Among the lines below, keep only those from the one containing "0.006, 0.008), 0.12)" through the one containing "obj.matrix_parent_inverse = Matrix.Identity(4)", and reproduce them exactly.

[start]

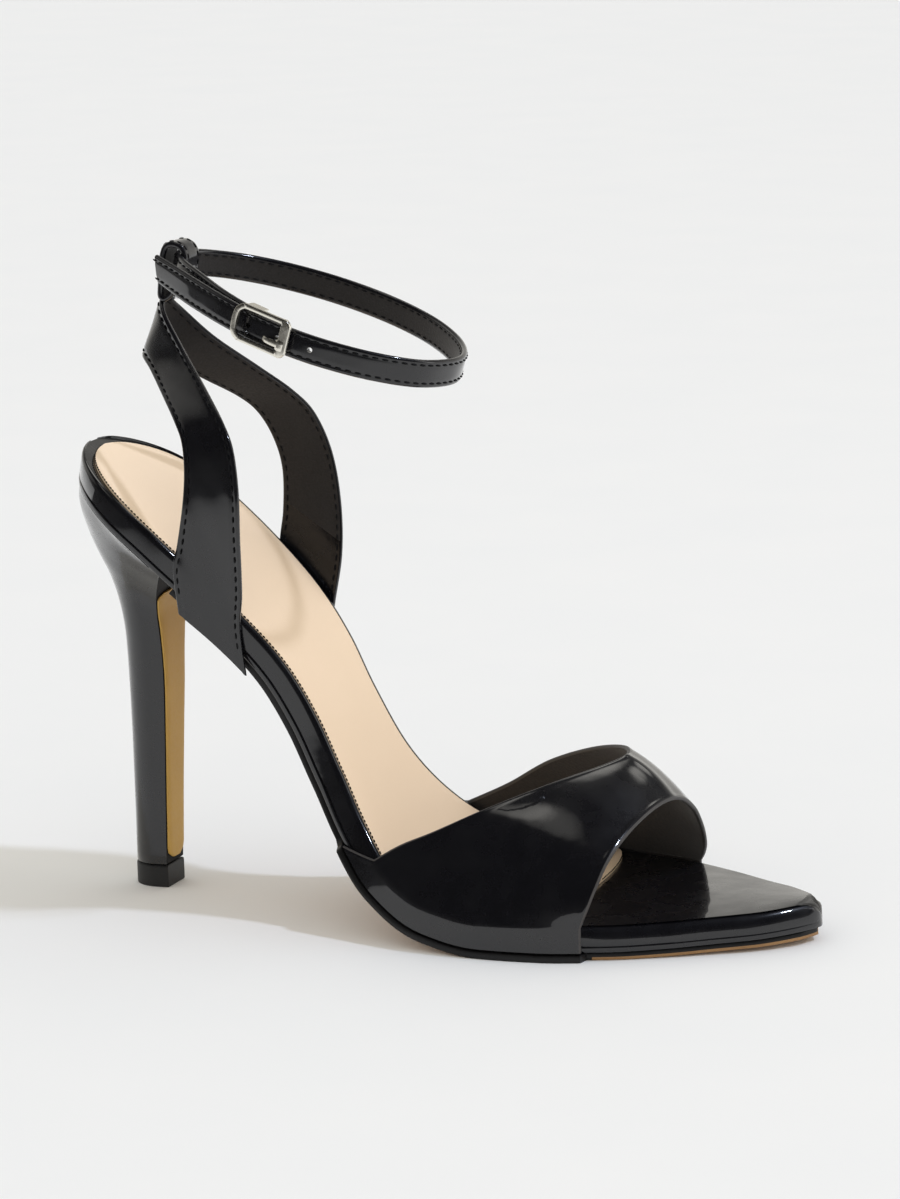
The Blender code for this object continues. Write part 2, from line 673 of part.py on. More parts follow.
def tube(name, points, radius, material, closed=False, sides=2):
    curve = bpy.data.curves.new(name, "CURVE")
    curve.dimensions = "3D"
    curve.bevel_depth = radius
    curve.bevel_resolution = sides
    curve.use_fill_caps = True
    spline = curve.splines.new("POLY")
    spline.points.add(len(points) - 1)
    for point, place in zip(spline.points, points):
        point.co = (*place, 1.0)
    spline.use_cyclic_u = closed
    obj = bpy.data.objects.new(name, curve)
    parts.objects.link(obj)
    bpy.context.view_layer.update()
    mesh = bpy.data.meshes.new_from_object(obj.evaluated_get(bpy.context.evaluated_depsgraph_get()))
    bpy.data.objects.remove(obj)
    bm = bmesh.new()
    bm.from_mesh(mesh)
    bmesh.ops.remove_doubles(bm, verts=bm.verts, dist=0.00001)
    bmesh.ops.recalc_face_normals(bm, faces=bm.faces)
    bm.to_mesh(mesh)
    bm.free()
    return add_object(name, mesh, material, 50.0)


def buckle_sizes():
    """Half length and half height of the frame's bars, and how far out they lie."""
    half_length = (BUCKLE_LENGTH - BUCKLE_BAR) / 2
    half_height = STRAP_WIDTH / 2 + BUCKLE_SIDE_CLEARANCE + BUCKLE_BAR / 2
    out = STRAP_WALL / 2 + GAP + BUCKLE_BAR / 2
    return half_length, half_height, out


def make_buckle_frame():
    half_length, half_height, out = buckle_sizes()
    corner = 1.6 * MM
    points = []
    for sx, sz, start in ((1, 1, 0), (-1, 1, 90), (-1, -1, 180), (1, -1, 270)):
        for step in range(5):
            angle = math.radians(start + 22.5 * step)
            along = sx * (half_length - corner) + corner * math.cos(angle)
            up = sz * (half_height - corner) + corner * math.sin(angle)
            bow = 0.9 * MM * max(0.0, along / half_length) ** 2
            points.append(buckle_place(along, up, out + bow))
    frame = tube("buckle_frame", points, BUCKLE_BAR / 2, METAL, closed=True)
    reach = prong_place()
    prong = [buckle_place(-half_length, 0, out), buckle_place(reach - 1.4 * MM, 0, out),
             buckle_place(reach - 0.2 * MM, 0, out - 0.6 * MM), buckle_place(reach, 0, -0.1 * MM)]
    return combine(frame, tube("prong", prong, PRONG_DIAMETER / 2, METAL), "UNION")


def make_buckle_hook():
    """The hook inside the buckle: a web between the strap's two layers, flanged over their edges."""
    top = STRAP_WIDTH / 2 + GAP
    web = STRAP_WALL / 2 + 2 * GAP
    outer, inner = STRAP_WALL / 2, -(STRAP_WALL * 1.5 + 3 * GAP + HOOK_WALL)
    profile = [(top, outer), (top + HOOK_WALL, outer), (top + HOOK_WALL, inner), (top, inner),
               (top, -web - HOOK_WALL), (-top, -web - HOOK_WALL), (-top, inner),
               (-top - HOOK_WALL, inner), (-top - HOOK_WALL, outer), (-top, outer),
               (-top, -web), (top, -web)]
    ends = [HOOK_AT * BUCKLE_LENGTH + share * HOOK_LENGTH for share in (-0.5, 0.5)]
    return loft("buckle_hook", [[buckle_place(end, up, out) for up, out in profile] for end in ends], METAL)


parts = bpy.data.collections.new("heeled_sandal")
cutters = bpy.data.collections.new("cutters")


def build():
    for obj in list(bpy.data.objects):
        bpy.data.objects.remove(obj, do_unlink=True)
    for collection in (parts, cutters):
        bpy.context.scene.collection.children.link(collection)
    make_outsole()
    make_footbed()
    make_sock_lining()
    make_heel()
    make_heel_breast()
    make_heel_lift()
    make_vamp()
    make_back_strap()
    make_ankle_strap()
    make_buckle_frame()
    make_buckle_hook()


PATENT = make_material("black_patent", (0.006, 0.006, 0.008), 0.12)
SOCK = make_material("nude_sock_lining", (0.80, 0.60, 0.44), 0.55)
SOLE = make_material("sole_leatherboard", (0.16, 0.09, 0.05), 0.6)
TAN = make_material("tan_breast", (0.42, 0.25, 0.11), 0.5)
RUBBER = make_material("black_top_piece", (0.012, 0.012, 0.013), 0.5)
METAL = make_material("polished_nickel", (0.82, 0.80, 0.74), 0.18, 1.0)

build()
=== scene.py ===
# A black patent heeled sandal for the right foot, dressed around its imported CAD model.
# Metres, +Z up, toe towards +X, inner side of the foot towards +Y, origin under the heel.
import math

import bmesh
import bpy
import numpy as np
from mathutils import Matrix, Vector


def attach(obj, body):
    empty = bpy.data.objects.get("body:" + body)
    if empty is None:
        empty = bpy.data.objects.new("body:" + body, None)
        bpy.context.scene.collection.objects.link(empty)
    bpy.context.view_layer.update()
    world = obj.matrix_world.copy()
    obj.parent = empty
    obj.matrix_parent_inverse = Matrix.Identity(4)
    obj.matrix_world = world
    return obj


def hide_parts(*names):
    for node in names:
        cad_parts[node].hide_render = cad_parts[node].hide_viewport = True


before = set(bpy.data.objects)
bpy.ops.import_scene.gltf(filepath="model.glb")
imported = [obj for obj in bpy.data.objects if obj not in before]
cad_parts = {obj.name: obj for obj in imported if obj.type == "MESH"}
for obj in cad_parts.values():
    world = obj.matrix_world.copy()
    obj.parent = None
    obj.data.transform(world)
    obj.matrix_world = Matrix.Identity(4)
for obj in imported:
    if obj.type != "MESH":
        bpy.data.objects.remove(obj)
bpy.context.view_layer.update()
mm = 0.001
gap = 0.3 * mm


# ---- small helpers

def linearColour(text, alpha=1.0):
    # sRGB hex to the linear values that shaders want
    values = [int(text[k:k + 2], 16) / 255 for k in (1, 3, 5)]
    return (*[v / 12.92 if v <= 0.04045 else ((v + 0.055) / 1.055) ** 2.4 for v in values], alpha)


def setInputs(node, inputs):
    # an input takes a value, an output, or a node, which stands for its first live output
    for key, value in inputs.items():
        if isinstance(value, bpy.types.Node):
            value = next(out for out in value.outputs if out.enabled)
        if isinstance(value, bpy.types.NodeSocket):
            node.id_data.links.new(value, node.inputs[key])
        else:
            node.inputs[key].default_value = value
    return node


def addNode(tree, kind, inputs=None, **settings):
    # one node with its settings and links
    node = tree.nodes.new(kind)
    for key, value in settings.items():
        setattr(node, key, value)
    return setInputs(node, inputs or {})


def addObject(name, data):
    added = bpy.data.objects.new(name, data)
    bpy.context.scene.collection.objects.link(added)
    return added


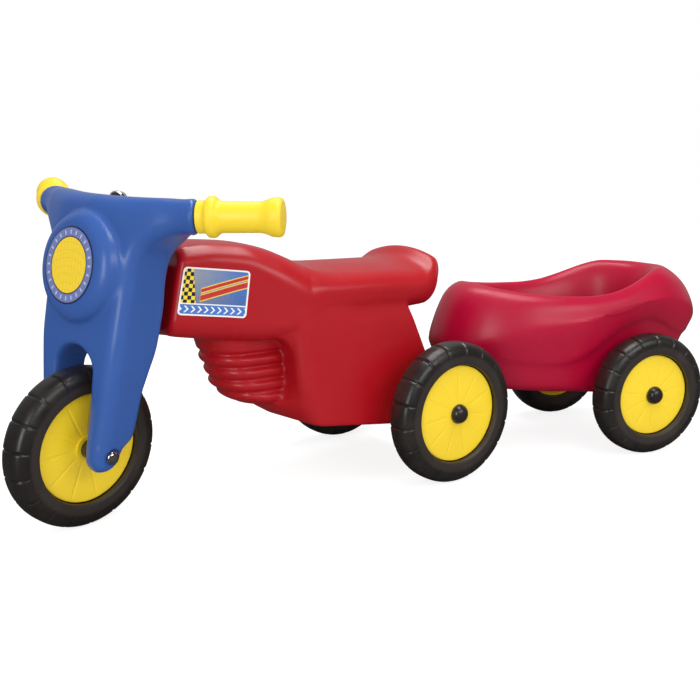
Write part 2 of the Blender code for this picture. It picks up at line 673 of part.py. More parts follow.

[end]

- Reply:
PATENT = make_material("black_patent", (0.006, 0.006, 0.008), 0.12)
SOCK = make_material("nude_sock_lining", (0.80, 0.60, 0.44), 0.55)
SOLE = make_material("sole_leatherboard", (0.16, 0.09, 0.05), 0.6)
TAN = make_material("tan_breast", (0.42, 0.25, 0.11), 0.5)
RUBBER = make_material("black_top_piece", (0.012, 0.012, 0.013), 0.5)
METAL = make_material("polished_nickel", (0.82, 0.80, 0.74), 0.18, 1.0)

build()
=== scene.py ===
# A black patent heeled sandal for the right foot, dressed around its imported CAD model.
# Metres, +Z up, toe towards +X, inner side of the foot towards +Y, origin under the heel.
import math

import bmesh
import bpy
import numpy as np
from mathutils import Matrix, Vector


def attach(obj, body):
    empty = bpy.data.objects.get("body:" + body)
    if empty is None:
        empty = bpy.data.objects.new("body:" + body, None)
        bpy.context.scene.collection.objects.link(empty)
    bpy.context.view_layer.update()
    world = obj.matrix_world.copy()
    obj.parent = empty
    obj.matrix_parent_inverse = Matrix.Identity(4)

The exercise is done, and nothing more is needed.